Butterfield, Herbert
Storico e filosofo della storia inglese, nacque il 7 ottobre 1900 a Oxenhope (Yorkshire). Frequentò il Peterhouse College di Cambridge, dove si laureò nel 1922. Dopo una breve esperienza a Princeton, iniziò la sua carriera accademica come lettore di storia al Peterhouse (dal 1930). Professore di storia moderna a Cambridge dal 1944, diresse il «Cambridge historical journal» (dal 1936) e il Peterhouse dal 1955. Fu vicecancelliere dell’Università di Cambridge (dal 1959) e regius professor di storia moderna (dal 1963). Morì a Sawston il 20 luglio 1979.
Le sue opere storiografiche prendono le distanze dalla tradizione interpretativa cosiddetta Whig, improntata a una lettura progressista degli eventi storici, e si intrecciano con gli esiti delle indagini filosofiche sul cristianesimo e sulla presenza del divino nei processi e nell’evoluzione della civiltà umana. Particolare interesse egli riserva alla storia della scienza e al rilievo storico della rivoluzione scientifica (The origins of modern science, 1949). Tra gli altri suoi scritti: The whig interpretation of history (1931); The Englishman and his history (1944); Christianity and history (1949); George III, lord North and the people (1949); History and human relations (1951); Christian ity, diplomacy and war (1952).

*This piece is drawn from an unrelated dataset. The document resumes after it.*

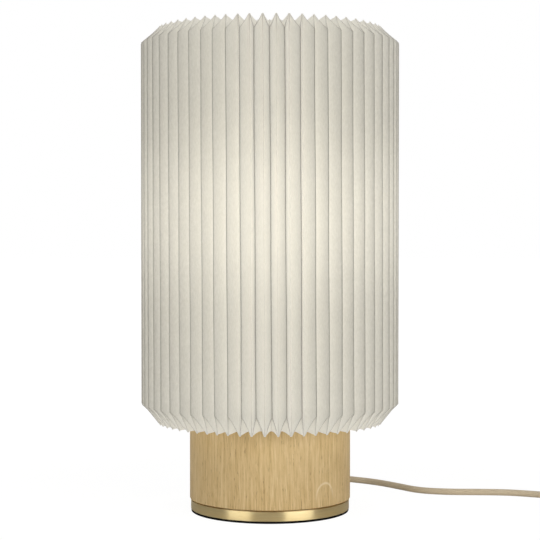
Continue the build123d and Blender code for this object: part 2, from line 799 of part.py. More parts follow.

B. dedica allo studio dell’opera machiavelliana The statecraft of Machiavelli (1940), un’introduzione al Principe tradotto da William K. Marriott nel 1958 e l’articolo Professor Chabod and the Machiavelli controversies (1959). La sua lettura si sofferma sul tema di un nuovo Stato per l’Italia, sul forte ancoraggio storico nella riflessione di M., sul nesso tra teoria politica e prassi; B. ribadisce la necessità di inquadrare M. nella realtà del Cinquecento, prospettando tuttavia una discutibile svalutazione del peso e dell’originalità del suo pensiero politico. La scienza politica di M. si fonderebbe, per B., sul presupposto dell’utilità del passato attraverso l’esempio di grandi uomini, la cui scarsa considerazione avrebbe determinato il fallimento dei regnanti italiani. Il pensiero di M. si ridurrebbe a una serie di formule, derivanti non tanto dall’esercizio politico quanto da un impianto dottrinario che recupera teorie già elaborate dalla scuola storica fiorentina (l’antichità intesa come guida sicura per il presente) e dai classici.
B. critica la rigidità del principio di imitare i Romani, che assolutizza il valore dei precetti antichi e trascura le diversità intrinseche a ogni evento. Più matura invece gli appare l’idea guicciardiniana di un’azione politica basata sull’impossibilità di adeguarsi a una regola certa e uniforme. In nome della continuità fra le età, B. nega la modernità del pensiero machiavelliano e il carattere induttivo del suo metodo di analisi politica, riducendo a semplici deduzioni letterarie l’acuto realismo di M. nel trattare temi portanti come il binomio conoscenza/esperienza, la virtù individuale e il suo riscontro con il contingente, la milizia, la naturale evoluzione degli Stati. Il Principe e poi i Discorsi appaiono a B. una sorta di prontuario al servizio del tiranno usurpatore; la visione di uno Stato laico, autonomo da morale e religione, monarchico nei casi di grave corruzione del popolo, risulta più efficace nella teoria che nella pratica (questo l’esito di una lettura unilaterale dell’esempio di Cesare Borgia) in quanto espressione dell’interesse del principe, indifferente al bene collettivo e al ripristino delle libere istituzioni.
Bibliografia: D. De Camilli, Machiavelli nel tempo, Pisa 2000; M. Bentley, The life and thought of Herbert Butterfield, Cambridge 2011.